_What needs to be done:_
Write out the whole listing exactly as it stands.

_3D code data:_
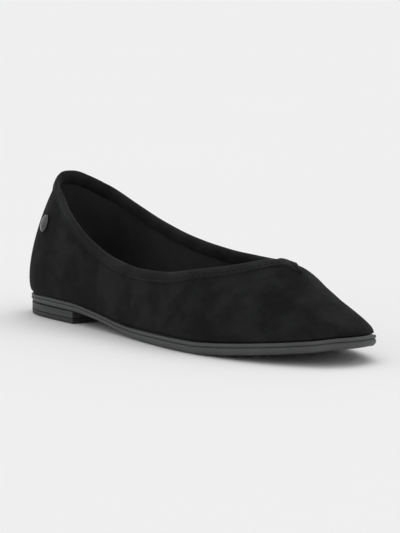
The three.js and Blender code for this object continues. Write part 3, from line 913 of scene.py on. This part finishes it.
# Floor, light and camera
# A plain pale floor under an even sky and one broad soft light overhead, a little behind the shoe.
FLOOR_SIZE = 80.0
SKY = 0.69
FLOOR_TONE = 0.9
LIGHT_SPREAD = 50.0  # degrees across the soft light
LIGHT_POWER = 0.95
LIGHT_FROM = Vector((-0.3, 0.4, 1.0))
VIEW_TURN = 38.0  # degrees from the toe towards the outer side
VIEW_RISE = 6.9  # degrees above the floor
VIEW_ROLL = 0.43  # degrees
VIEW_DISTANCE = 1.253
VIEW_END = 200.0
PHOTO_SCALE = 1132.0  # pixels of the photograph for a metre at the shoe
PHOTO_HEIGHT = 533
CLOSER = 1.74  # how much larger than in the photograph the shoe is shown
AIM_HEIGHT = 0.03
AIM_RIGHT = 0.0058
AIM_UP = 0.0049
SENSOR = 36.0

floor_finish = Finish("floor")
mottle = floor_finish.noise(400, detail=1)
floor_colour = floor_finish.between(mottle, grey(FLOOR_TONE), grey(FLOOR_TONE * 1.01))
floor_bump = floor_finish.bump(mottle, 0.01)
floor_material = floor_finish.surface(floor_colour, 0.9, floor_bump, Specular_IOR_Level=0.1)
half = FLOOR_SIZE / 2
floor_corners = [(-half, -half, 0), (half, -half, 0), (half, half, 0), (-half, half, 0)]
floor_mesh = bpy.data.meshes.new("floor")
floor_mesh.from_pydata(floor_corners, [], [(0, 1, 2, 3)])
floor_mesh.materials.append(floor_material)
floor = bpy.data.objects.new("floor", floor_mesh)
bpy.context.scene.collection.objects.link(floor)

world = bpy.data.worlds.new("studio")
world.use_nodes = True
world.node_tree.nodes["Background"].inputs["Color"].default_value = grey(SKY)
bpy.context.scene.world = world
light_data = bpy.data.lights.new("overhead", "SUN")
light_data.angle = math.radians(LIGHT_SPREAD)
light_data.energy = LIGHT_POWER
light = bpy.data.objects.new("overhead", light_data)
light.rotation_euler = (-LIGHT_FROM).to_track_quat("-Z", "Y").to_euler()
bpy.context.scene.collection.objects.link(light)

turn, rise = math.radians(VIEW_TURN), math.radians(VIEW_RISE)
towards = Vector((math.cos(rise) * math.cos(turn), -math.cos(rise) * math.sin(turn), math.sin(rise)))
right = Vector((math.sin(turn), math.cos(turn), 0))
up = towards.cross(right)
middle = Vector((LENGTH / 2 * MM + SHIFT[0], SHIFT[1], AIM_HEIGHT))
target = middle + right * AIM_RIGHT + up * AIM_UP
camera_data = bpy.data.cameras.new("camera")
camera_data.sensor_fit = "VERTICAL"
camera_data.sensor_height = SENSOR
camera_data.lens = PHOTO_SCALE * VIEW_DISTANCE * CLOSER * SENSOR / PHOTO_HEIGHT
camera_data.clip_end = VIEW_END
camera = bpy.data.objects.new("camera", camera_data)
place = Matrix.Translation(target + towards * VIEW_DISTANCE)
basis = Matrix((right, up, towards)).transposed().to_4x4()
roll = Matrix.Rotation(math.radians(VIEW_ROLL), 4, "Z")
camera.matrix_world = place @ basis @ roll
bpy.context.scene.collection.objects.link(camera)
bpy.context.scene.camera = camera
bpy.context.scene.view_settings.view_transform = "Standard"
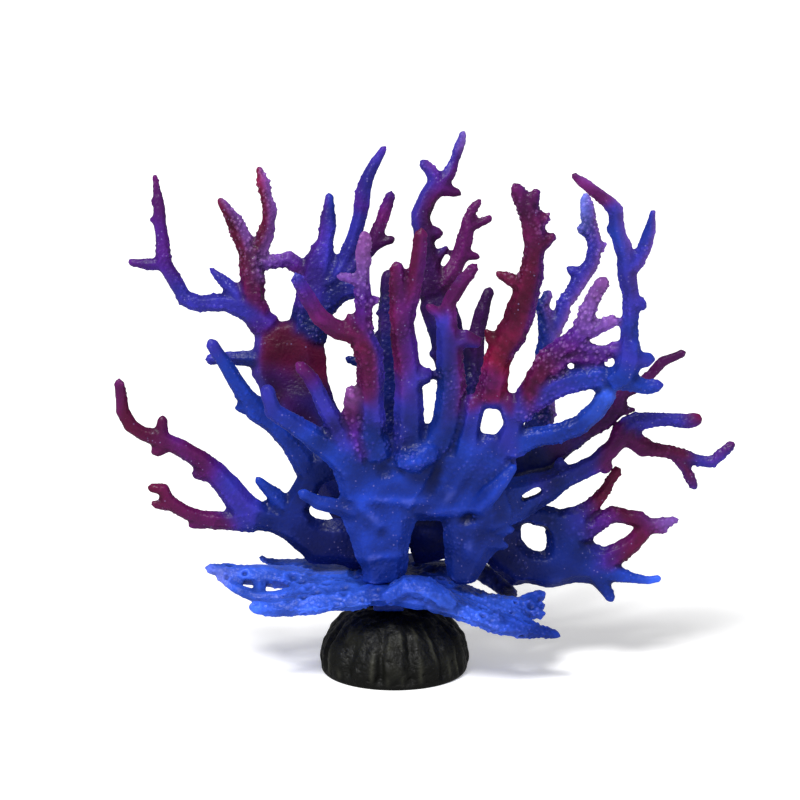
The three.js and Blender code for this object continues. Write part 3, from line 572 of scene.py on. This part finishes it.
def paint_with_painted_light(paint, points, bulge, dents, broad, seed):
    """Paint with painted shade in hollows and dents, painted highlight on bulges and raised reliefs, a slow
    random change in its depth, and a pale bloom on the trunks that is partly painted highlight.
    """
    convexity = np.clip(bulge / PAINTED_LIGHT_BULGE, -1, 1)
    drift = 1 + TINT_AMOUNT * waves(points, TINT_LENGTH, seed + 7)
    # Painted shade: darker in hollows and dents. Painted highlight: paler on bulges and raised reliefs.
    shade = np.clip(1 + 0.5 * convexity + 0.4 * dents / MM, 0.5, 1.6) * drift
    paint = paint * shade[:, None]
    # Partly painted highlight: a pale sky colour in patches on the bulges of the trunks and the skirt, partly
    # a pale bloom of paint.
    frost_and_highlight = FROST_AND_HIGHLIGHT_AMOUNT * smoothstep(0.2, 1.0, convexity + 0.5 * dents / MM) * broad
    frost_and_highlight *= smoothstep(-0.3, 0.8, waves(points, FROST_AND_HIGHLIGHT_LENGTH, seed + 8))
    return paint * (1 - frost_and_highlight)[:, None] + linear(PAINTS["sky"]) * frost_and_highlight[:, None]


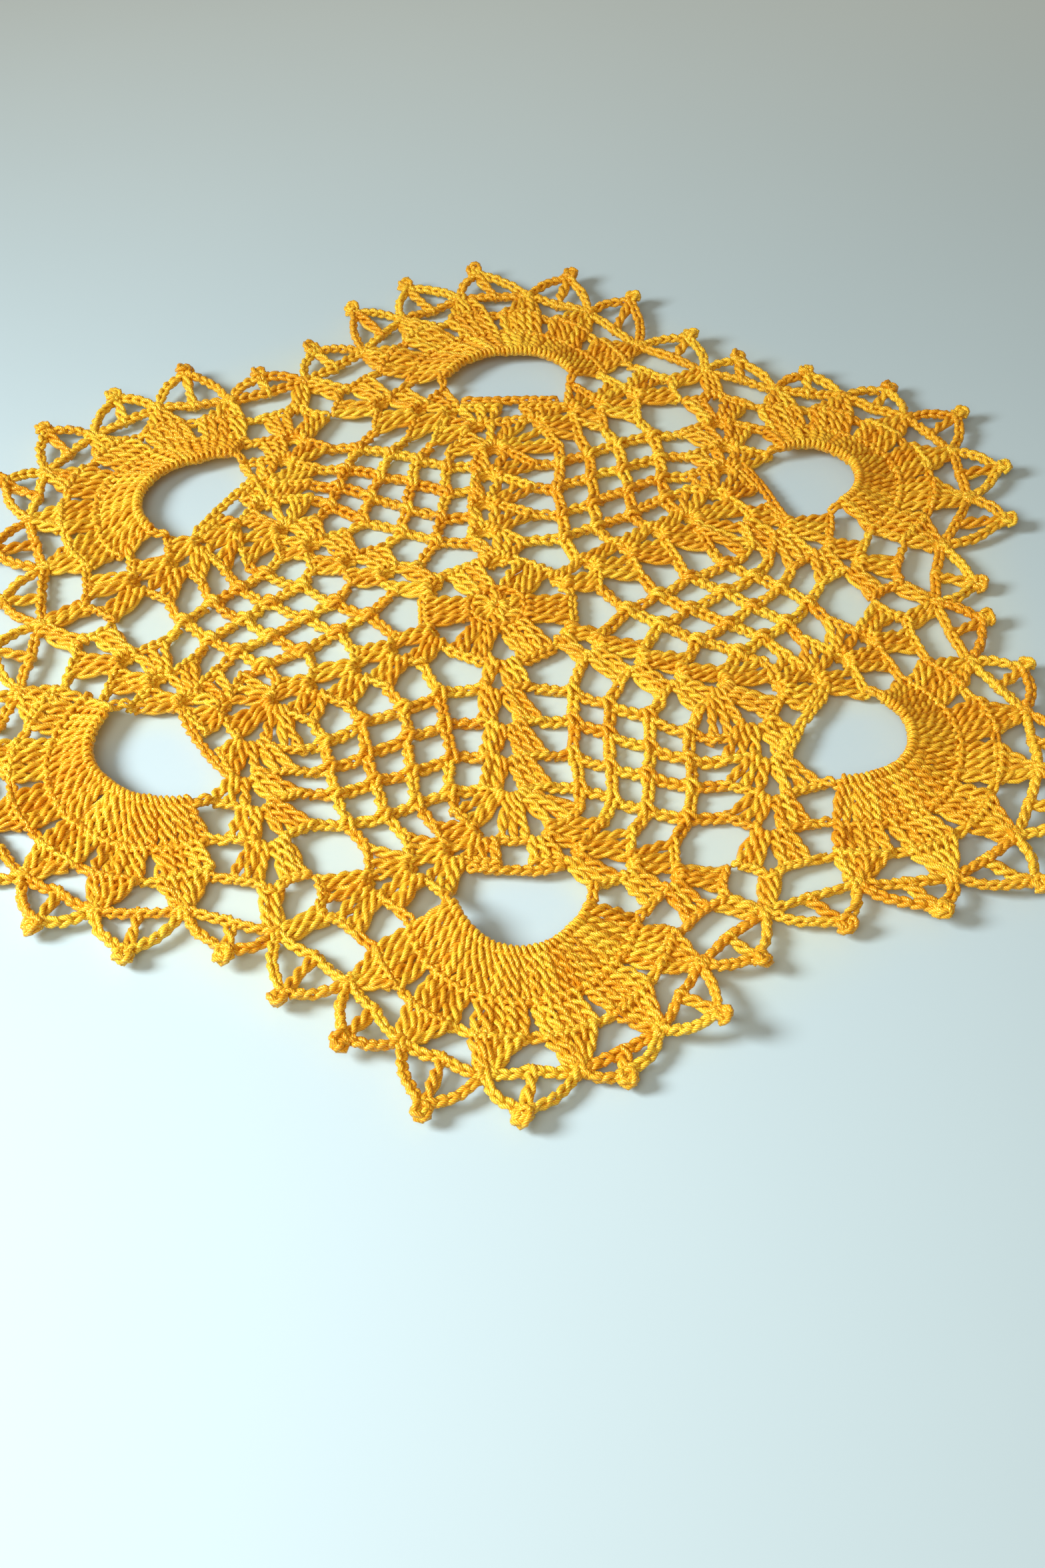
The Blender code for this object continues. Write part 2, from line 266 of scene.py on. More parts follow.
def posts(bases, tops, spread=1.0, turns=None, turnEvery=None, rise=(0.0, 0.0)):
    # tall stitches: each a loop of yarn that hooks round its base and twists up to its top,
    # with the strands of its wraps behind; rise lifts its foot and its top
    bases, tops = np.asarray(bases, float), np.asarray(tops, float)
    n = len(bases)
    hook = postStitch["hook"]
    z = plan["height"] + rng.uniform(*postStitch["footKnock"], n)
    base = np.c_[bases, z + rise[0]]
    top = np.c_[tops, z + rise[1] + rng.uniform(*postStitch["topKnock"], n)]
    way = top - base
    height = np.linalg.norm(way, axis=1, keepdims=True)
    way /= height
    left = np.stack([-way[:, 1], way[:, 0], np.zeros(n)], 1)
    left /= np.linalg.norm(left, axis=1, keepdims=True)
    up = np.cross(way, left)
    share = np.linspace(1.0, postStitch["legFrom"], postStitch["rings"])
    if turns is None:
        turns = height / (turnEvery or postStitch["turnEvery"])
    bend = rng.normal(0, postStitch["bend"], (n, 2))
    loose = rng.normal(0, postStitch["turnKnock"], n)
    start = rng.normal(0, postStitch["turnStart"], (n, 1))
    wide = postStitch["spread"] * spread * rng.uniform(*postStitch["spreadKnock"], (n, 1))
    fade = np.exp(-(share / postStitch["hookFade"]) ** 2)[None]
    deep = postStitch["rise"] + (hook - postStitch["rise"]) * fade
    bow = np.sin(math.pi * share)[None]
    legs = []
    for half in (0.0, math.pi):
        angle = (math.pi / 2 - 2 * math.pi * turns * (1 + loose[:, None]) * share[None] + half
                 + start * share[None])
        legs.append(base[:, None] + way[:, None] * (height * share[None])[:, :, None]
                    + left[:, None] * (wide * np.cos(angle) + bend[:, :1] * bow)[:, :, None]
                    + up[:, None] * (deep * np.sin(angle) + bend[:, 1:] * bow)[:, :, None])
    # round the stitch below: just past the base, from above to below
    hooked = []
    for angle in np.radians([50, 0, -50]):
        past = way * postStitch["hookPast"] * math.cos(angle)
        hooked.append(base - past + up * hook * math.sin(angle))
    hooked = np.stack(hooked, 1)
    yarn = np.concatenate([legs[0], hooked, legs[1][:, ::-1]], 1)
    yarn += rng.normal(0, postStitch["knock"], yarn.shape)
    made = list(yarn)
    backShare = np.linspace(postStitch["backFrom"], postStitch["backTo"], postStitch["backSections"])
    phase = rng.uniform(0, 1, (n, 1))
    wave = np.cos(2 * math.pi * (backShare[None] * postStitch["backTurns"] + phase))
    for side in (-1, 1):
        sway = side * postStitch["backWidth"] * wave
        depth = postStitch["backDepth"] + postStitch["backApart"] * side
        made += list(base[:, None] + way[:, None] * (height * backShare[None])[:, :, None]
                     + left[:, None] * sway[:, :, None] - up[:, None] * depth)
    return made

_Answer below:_
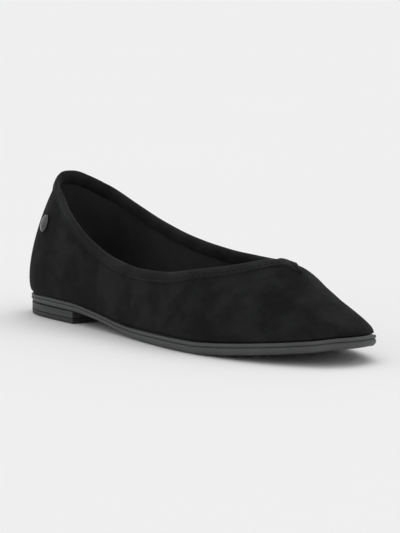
The three.js and Blender code for this object continues. Write part 3, from line 913 of scene.py on. This part finishes it.
# Floor, light and camera
# A plain pale floor under an even sky and one broad soft light overhead, a little behind the shoe.
FLOOR_SIZE = 80.0
SKY = 0.69
FLOOR_TONE = 0.9
LIGHT_SPREAD = 50.0  # degrees across the soft light
LIGHT_POWER = 0.95
LIGHT_FROM = Vector((-0.3, 0.4, 1.0))
VIEW_TURN = 38.0  # degrees from the toe towards the outer side
VIEW_RISE = 6.9  # degrees above the floor
VIEW_ROLL = 0.43  # degrees
VIEW_DISTANCE = 1.253
VIEW_END = 200.0
PHOTO_SCALE = 1132.0  # pixels of the photograph for a metre at the shoe
PHOTO_HEIGHT = 533
CLOSER = 1.74  # how much larger than in the photograph the shoe is shown
AIM_HEIGHT = 0.03
AIM_RIGHT = 0.0058
AIM_UP = 0.0049
SENSOR = 36.0

floor_finish = Finish("floor")
mottle = floor_finish.noise(400, detail=1)
floor_colour = floor_finish.between(mottle, grey(FLOOR_TONE), grey(FLOOR_TONE * 1.01))
floor_bump = floor_finish.bump(mottle, 0.01)
floor_material = floor_finish.surface(floor_colour, 0.9, floor_bump, Specular_IOR_Level=0.1)
half = FLOOR_SIZE / 2
floor_corners = [(-half, -half, 0), (half, -half, 0), (half, half, 0), (-half, half, 0)]
floor_mesh = bpy.data.meshes.new("floor")
floor_mesh.from_pydata(floor_corners, [], [(0, 1, 2, 3)])
floor_mesh.materials.append(floor_material)
floor = bpy.data.objects.new("floor", floor_mesh)
bpy.context.scene.collection.objects.link(floor)

world = bpy.data.worlds.new("studio")
world.use_nodes = True
world.node_tree.nodes["Background"].inputs["Color"].default_value = grey(SKY)
bpy.context.scene.world = world
light_data = bpy.data.lights.new("overhead", "SUN")
light_data.angle = math.radians(LIGHT_SPREAD)
light_data.energy = LIGHT_POWER
light = bpy.data.objects.new("overhead", light_data)
light.rotation_euler = (-LIGHT_FROM).to_track_quat("-Z", "Y").to_euler()
bpy.context.scene.collection.objects.link(light)

turn, rise = math.radians(VIEW_TURN), math.radians(VIEW_RISE)
towards = Vector((math.cos(rise) * math.cos(turn), -math.cos(rise) * math.sin(turn), math.sin(rise)))
right = Vector((math.sin(turn), math.cos(turn), 0))
up = towards.cross(right)
middle = Vector((LENGTH / 2 * MM + SHIFT[0], SHIFT[1], AIM_HEIGHT))
target = middle + right * AIM_RIGHT + up * AIM_UP
camera_data = bpy.data.cameras.new("camera")
camera_data.sensor_fit = "VERTICAL"
camera_data.sensor_height = SENSOR
camera_data.lens = PHOTO_SCALE * VIEW_DISTANCE * CLOSER * SENSOR / PHOTO_HEIGHT
camera_data.clip_end = VIEW_END
camera = bpy.data.objects.new("camera", camera_data)
place = Matrix.Translation(target + towards * VIEW_DISTANCE)
basis = Matrix((right, up, towards)).transposed().to_4x4()
roll = Matrix.Rotation(math.radians(VIEW_ROLL), 4, "Z")
camera.matrix_world = place @ basis @ roll
bpy.context.scene.collection.objects.link(camera)
bpy.context.scene.camera = camera
bpy.context.scene.view_settings.view_transform = "Standard"
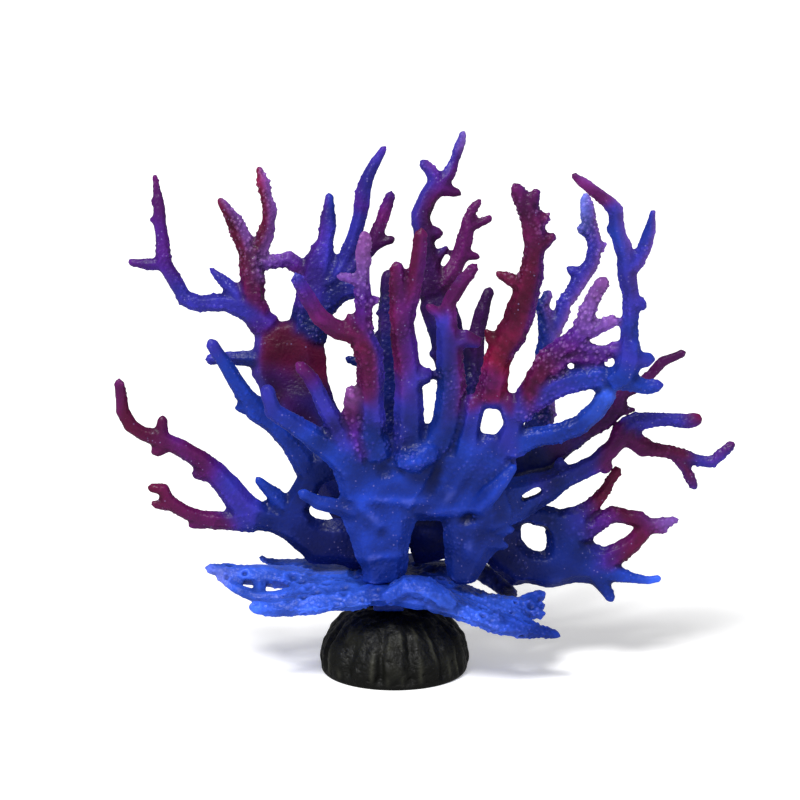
The three.js and Blender code for this object continues. Write part 3, from line 572 of scene.py on. This part finishes it.
def paint_with_painted_light(paint, points, bulge, dents, broad, seed):
    """Paint with painted shade in hollows and dents, painted highlight on bulges and raised reliefs, a slow
    random change in its depth, and a pale bloom on the trunks that is partly painted highlight.
    """
    convexity = np.clip(bulge / PAINTED_LIGHT_BULGE, -1, 1)
    drift = 1 + TINT_AMOUNT * waves(points, TINT_LENGTH, seed + 7)
    # Painted shade: darker in hollows and dents. Painted highlight: paler on bulges and raised reliefs.
    shade = np.clip(1 + 0.5 * convexity + 0.4 * dents / MM, 0.5, 1.6) * drift
    paint = paint * shade[:, None]
    # Partly painted highlight: a pale sky colour in patches on the bulges of the trunks and the skirt, partly
    # a pale bloom of paint.
    frost_and_highlight = FROST_AND_HIGHLIGHT_AMOUNT * smoothstep(0.2, 1.0, convexity + 0.5 * dents / MM) * broad
    frost_and_highlight *= smoothstep(-0.3, 0.8, waves(points, FROST_AND_HIGHLIGHT_LENGTH, seed + 8))
    return paint * (1 - frost_and_highlight)[:, None] + linear(PAINTS["sky"]) * frost_and_highlight[:, None]


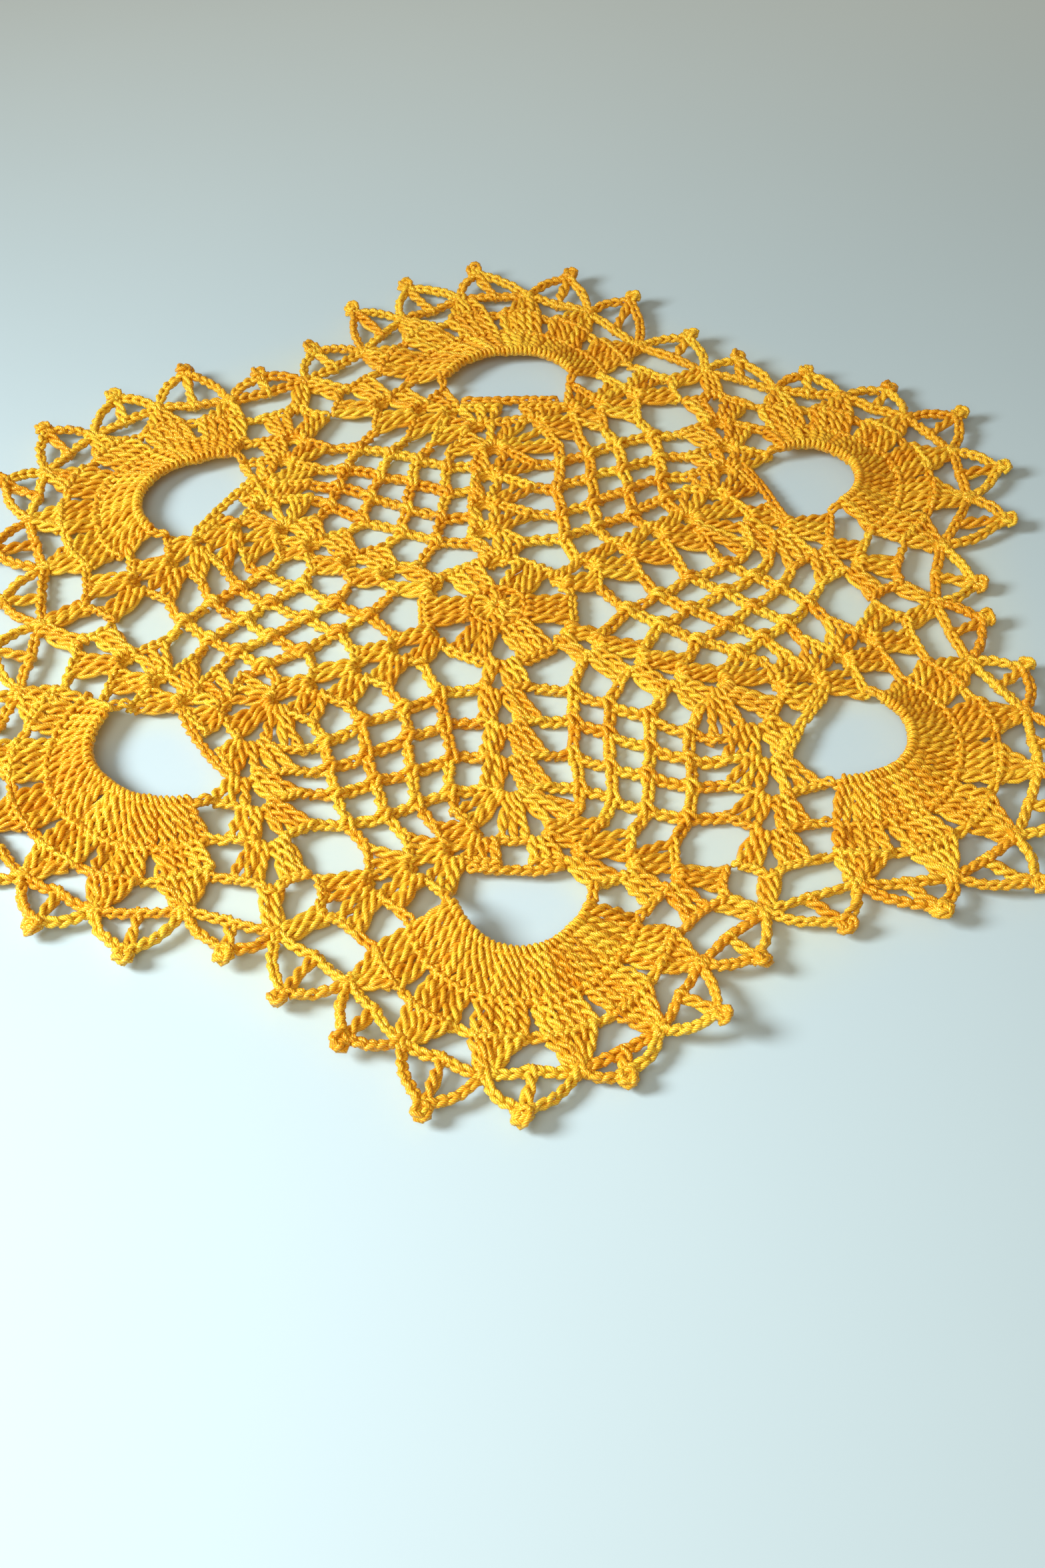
The Blender code for this object continues. Write part 2, from line 266 of scene.py on. More parts follow.
def posts(bases, tops, spread=1.0, turns=None, turnEvery=None, rise=(0.0, 0.0)):
    # tall stitches: each a loop of yarn that hooks round its base and twists up to its top,
    # with the strands of its wraps behind; rise lifts its foot and its top
    bases, tops = np.asarray(bases, float), np.asarray(tops, float)
    n = len(bases)
    hook = postStitch["hook"]
    z = plan["height"] + rng.uniform(*postStitch["footKnock"], n)
    base = np.c_[bases, z + rise[0]]
    top = np.c_[tops, z + rise[1] + rng.uniform(*postStitch["topKnock"], n)]
    way = top - base
    height = np.linalg.norm(way, axis=1, keepdims=True)
    way /= height
    left = np.stack([-way[:, 1], way[:, 0], np.zeros(n)], 1)
    left /= np.linalg.norm(left, axis=1, keepdims=True)
    up = np.cross(way, left)
    share = np.linspace(1.0, postStitch["legFrom"], postStitch["rings"])
    if turns is None:
        turns = height / (turnEvery or postStitch["turnEvery"])
    bend = rng.normal(0, postStitch["bend"], (n, 2))
    loose = rng.normal(0, postStitch["turnKnock"], n)
    start = rng.normal(0, postStitch["turnStart"], (n, 1))
    wide = postStitch["spread"] * spread * rng.uniform(*postStitch["spreadKnock"], (n, 1))
    fade = np.exp(-(share / postStitch["hookFade"]) ** 2)[None]
    deep = postStitch["rise"] + (hook - postStitch["rise"]) * fade
    bow = np.sin(math.pi * share)[None]
    legs = []
    for half in (0.0, math.pi):
        angle = (math.pi / 2 - 2 * math.pi * turns * (1 + loose[:, None]) * share[None] + half
                 + start * share[None])
        legs.append(base[:, None] + way[:, None] * (height * share[None])[:, :, None]
                    + left[:, None] * (wide * np.cos(angle) + bend[:, :1] * bow)[:, :, None]
                    + up[:, None] * (deep * np.sin(angle) + bend[:, 1:] * bow)[:, :, None])
    # round the stitch below: just past the base, from above to below
    hooked = []
    for angle in np.radians([50, 0, -50]):
        past = way * postStitch["hookPast"] * math.cos(angle)
        hooked.append(base - past + up * hook * math.sin(angle))
    hooked = np.stack(hooked, 1)
    yarn = np.concatenate([legs[0], hooked, legs[1][:, ::-1]], 1)
    yarn += rng.normal(0, postStitch["knock"], yarn.shape)
    made = list(yarn)
    backShare = np.linspace(postStitch["backFrom"], postStitch["backTo"], postStitch["backSections"])
    phase = rng.uniform(0, 1, (n, 1))
    wave = np.cos(2 * math.pi * (backShare[None] * postStitch["backTurns"] + phase))
    for side in (-1, 1):
        sway = side * postStitch["backWidth"] * wave
        depth = postStitch["backDepth"] + postStitch["backApart"] * side
        made += list(base[:, None] + way[:, None] * (height * backShare[None])[:, :, None]
                     + left[:, None] * sway[:, :, None] - up[:, None] * depth)
    return made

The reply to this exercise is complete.